Set exercise
Copy each line of the data below with the word "finishes".

Provided data
==*==

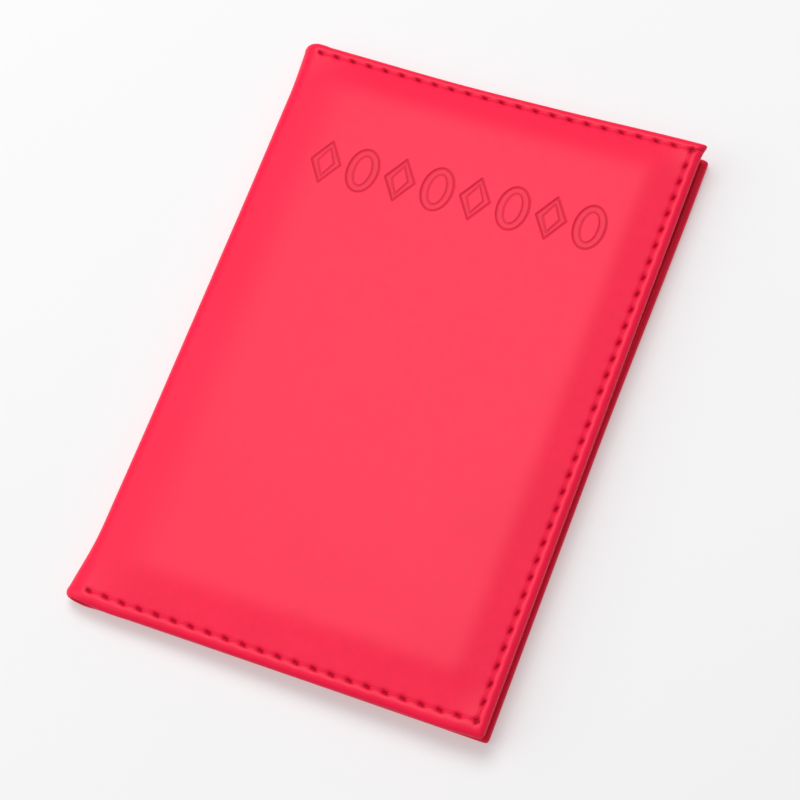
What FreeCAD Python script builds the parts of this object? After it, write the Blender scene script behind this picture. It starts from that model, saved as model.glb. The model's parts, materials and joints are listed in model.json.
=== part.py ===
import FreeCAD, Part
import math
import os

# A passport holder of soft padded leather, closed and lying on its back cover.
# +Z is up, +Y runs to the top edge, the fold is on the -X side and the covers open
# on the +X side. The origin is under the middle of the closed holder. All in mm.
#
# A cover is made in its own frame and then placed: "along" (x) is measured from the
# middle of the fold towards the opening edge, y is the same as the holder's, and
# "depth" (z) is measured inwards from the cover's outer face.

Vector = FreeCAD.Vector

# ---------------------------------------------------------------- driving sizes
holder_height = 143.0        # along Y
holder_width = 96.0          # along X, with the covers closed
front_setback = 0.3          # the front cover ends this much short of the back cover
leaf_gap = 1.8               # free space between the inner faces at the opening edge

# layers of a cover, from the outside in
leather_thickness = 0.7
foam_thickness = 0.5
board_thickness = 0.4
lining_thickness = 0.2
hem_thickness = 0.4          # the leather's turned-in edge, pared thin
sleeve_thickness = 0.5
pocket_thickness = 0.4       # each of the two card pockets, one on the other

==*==

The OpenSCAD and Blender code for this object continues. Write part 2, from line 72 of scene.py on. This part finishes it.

==*==

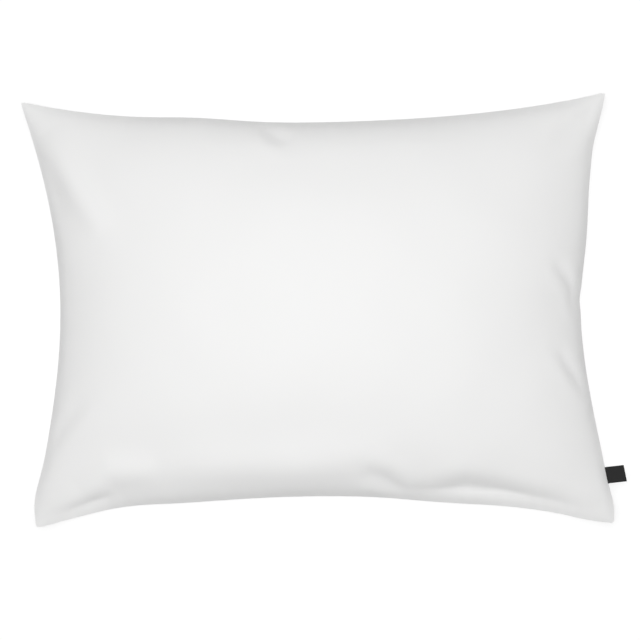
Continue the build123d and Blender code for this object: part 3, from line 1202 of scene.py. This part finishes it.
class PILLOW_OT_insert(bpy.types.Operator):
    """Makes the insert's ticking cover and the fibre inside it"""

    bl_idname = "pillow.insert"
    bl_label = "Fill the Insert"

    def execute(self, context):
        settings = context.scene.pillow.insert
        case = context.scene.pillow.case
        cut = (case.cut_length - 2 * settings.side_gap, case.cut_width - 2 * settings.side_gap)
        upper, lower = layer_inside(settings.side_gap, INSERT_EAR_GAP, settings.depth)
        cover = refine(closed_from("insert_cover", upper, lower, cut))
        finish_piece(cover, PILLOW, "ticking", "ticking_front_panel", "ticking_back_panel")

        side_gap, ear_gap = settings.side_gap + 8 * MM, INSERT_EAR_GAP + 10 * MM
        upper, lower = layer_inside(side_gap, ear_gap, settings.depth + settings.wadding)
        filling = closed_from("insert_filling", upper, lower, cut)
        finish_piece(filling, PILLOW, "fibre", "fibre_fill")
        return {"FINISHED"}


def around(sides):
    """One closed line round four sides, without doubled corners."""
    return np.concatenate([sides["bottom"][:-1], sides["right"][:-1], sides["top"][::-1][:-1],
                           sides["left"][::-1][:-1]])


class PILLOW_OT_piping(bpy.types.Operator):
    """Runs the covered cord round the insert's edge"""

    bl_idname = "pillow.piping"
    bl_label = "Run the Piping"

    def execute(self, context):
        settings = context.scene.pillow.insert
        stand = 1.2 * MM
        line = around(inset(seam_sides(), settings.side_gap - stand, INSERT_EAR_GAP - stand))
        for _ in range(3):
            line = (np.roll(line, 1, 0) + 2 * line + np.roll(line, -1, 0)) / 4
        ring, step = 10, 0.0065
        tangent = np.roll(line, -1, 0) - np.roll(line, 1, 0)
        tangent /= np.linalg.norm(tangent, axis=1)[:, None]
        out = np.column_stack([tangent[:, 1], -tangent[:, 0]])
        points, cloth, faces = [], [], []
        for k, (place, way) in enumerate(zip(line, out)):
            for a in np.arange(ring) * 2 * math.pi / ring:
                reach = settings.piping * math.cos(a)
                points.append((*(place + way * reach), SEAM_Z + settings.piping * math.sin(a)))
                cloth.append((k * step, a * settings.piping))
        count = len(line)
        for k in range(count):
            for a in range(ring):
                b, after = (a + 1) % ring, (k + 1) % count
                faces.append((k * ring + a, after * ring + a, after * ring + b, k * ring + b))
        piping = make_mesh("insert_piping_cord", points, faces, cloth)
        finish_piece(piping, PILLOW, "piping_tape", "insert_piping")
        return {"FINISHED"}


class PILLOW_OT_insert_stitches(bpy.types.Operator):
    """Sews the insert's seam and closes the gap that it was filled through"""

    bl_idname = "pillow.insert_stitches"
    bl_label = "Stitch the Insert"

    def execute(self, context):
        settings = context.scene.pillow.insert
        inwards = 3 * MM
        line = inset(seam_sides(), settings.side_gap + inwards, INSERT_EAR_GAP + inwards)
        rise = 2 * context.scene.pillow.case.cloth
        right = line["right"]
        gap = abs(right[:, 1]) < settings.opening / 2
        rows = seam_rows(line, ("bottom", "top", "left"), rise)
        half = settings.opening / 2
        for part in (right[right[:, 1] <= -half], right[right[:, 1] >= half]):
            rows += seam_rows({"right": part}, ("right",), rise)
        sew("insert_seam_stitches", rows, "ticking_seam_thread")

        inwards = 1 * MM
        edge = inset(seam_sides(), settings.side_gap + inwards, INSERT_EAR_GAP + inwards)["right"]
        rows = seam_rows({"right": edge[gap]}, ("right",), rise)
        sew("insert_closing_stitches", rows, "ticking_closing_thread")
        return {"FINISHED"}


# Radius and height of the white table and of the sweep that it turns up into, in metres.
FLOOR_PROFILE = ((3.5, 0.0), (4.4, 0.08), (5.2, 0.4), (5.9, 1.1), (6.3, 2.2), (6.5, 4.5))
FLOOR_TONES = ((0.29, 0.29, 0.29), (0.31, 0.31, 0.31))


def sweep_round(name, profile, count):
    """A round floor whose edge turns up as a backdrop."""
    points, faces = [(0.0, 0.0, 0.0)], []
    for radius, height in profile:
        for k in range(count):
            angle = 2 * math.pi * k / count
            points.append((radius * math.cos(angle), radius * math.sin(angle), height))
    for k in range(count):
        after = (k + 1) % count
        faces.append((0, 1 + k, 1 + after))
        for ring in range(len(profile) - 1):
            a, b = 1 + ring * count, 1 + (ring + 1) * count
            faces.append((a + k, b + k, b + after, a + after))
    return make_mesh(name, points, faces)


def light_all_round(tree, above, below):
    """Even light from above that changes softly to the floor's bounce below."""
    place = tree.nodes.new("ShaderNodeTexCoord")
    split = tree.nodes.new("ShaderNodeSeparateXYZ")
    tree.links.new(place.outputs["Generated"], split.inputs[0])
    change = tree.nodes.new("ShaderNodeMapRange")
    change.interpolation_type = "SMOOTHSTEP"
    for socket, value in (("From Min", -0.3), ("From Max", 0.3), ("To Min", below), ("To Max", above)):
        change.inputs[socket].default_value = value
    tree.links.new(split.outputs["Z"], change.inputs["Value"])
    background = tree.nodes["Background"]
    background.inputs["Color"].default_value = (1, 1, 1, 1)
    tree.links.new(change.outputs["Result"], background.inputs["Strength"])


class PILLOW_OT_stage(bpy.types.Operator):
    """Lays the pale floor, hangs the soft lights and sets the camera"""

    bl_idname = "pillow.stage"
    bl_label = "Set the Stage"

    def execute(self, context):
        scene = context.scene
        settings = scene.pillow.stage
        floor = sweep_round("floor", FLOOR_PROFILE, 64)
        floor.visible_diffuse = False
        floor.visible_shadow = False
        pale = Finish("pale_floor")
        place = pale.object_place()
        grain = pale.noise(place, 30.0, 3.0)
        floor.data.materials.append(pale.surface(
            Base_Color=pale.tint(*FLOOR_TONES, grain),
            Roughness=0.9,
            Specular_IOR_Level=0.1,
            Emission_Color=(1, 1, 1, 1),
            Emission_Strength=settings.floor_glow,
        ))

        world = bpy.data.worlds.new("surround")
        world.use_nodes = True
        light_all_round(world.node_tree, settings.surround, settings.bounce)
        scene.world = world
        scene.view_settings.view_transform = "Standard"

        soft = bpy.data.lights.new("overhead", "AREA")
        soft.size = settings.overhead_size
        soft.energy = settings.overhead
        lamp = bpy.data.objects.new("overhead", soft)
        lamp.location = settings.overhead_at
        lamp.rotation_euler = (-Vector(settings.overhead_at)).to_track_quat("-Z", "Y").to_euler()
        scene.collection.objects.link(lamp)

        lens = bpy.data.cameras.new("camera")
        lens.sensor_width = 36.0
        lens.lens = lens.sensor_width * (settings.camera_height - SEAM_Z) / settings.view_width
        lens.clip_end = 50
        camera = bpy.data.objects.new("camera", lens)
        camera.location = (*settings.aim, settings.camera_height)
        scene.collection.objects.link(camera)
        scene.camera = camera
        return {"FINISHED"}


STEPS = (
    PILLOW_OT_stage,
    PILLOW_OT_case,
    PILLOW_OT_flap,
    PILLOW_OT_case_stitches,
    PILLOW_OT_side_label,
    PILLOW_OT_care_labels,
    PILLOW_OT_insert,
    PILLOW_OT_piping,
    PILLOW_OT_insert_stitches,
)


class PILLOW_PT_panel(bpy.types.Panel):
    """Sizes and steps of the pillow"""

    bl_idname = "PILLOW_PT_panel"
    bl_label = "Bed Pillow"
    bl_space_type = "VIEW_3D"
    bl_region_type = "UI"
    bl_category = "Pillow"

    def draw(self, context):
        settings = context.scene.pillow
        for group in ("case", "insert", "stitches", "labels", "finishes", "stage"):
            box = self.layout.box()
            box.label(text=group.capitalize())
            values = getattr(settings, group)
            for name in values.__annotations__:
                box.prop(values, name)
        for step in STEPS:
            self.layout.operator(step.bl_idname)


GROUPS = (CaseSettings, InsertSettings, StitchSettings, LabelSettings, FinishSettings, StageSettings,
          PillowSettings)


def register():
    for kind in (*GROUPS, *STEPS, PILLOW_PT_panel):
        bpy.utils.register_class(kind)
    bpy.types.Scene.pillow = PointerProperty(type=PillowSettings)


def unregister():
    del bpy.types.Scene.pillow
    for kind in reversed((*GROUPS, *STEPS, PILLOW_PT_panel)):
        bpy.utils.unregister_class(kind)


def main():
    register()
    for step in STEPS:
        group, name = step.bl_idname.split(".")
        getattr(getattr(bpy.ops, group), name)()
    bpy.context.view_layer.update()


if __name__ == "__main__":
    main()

==*==

Exercise response
The OpenSCAD and Blender code for this object continues. Write part 2, from line 72 of scene.py on. This part finishes it.
Continue the build123d and Blender code for this object: part 3, from line 1202 of scene.py. This part finishes it.
        for group in ("case", "insert", "stitches", "labels", "finishes", "stage"):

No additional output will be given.